Whoever is German chancellor, they will face some daunting foreign policy challenges over the long haul, as existing problems between the West and Russia cannot be solved by shooting from the hip. Forget about the idea of creating a common Greater European space from Lisbon to Vladivostok. The relationship can be progressively improved if Germany will stop seeing Russians as nothing but reluctant Europeans holding fast to their own standards and vision of the contemporary world. On the issue of Brexit, Angela Merkel said, “We have no intention of changing the Brexit deal.” That’s the common position of the 27 member states. So there’s no reason to expect any changes to come from the discussions. “Merkel rejected the accusation from the anti-EU far-right populist Alternative for Germany (AfD) party that the Brexit deal finalized in November “punished” Britain for leaving the EU.

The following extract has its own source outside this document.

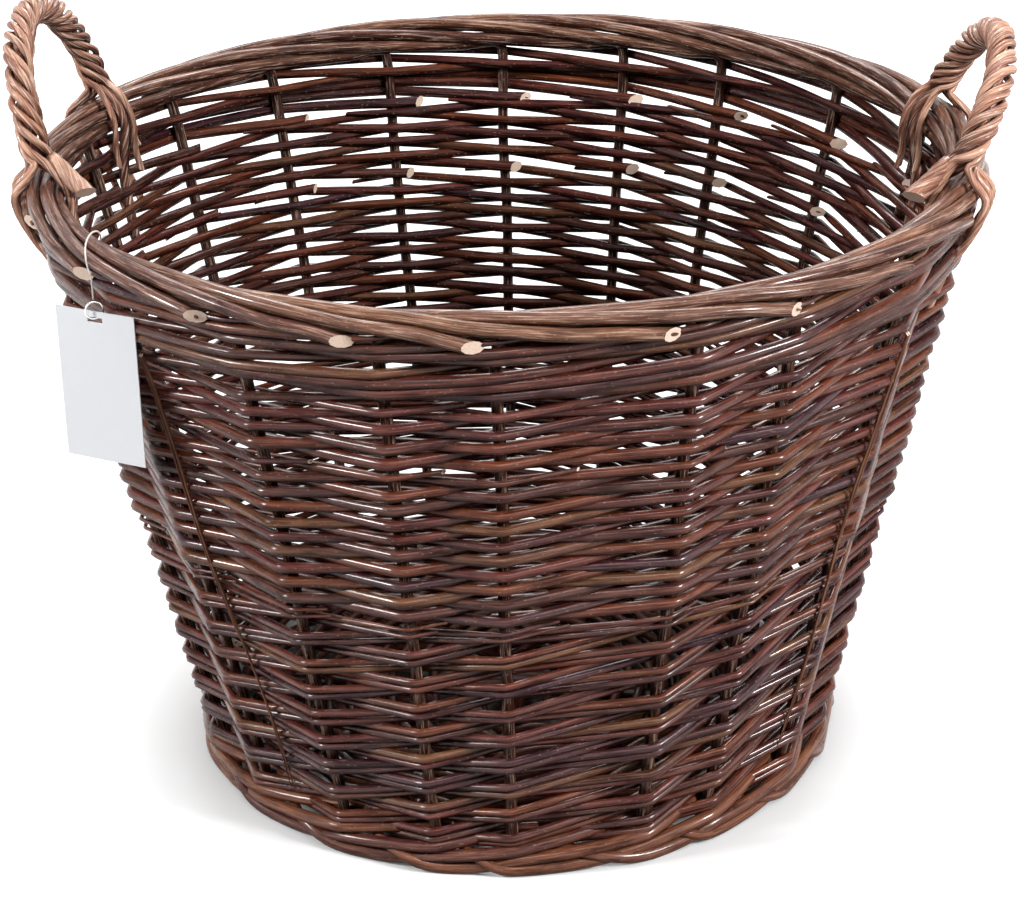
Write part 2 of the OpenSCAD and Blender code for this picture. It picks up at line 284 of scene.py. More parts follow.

And of course, beyond Europe, Merkel is rightly seen as having been a person who worked reasonably well with Putin, probably because she has had espoused an understanding of Russia’s concerns about an EU and NATO that comes right up to its borders. Nevertheless, while examining Merkel, one finds that internationally, she is seen in both European and global affairs as having been a stable, calming influence in the volatile age of Donald Trump, Vladimir Putin and Xi Jinping, who in their own ways have approached the global status quo with dissatisfaction. Compared to them, her approach has certainly been cautious, indeed often deliberately reactive. As for the future of the EU leadership in the post Merkel era, it seems obvious that Merkel would pass the EU’s helm to Macron, once seen as the European Obama. But during the year and a half of his presidency, he has shown that his ‘Jupiterian’ presidency is falling well short of expectations.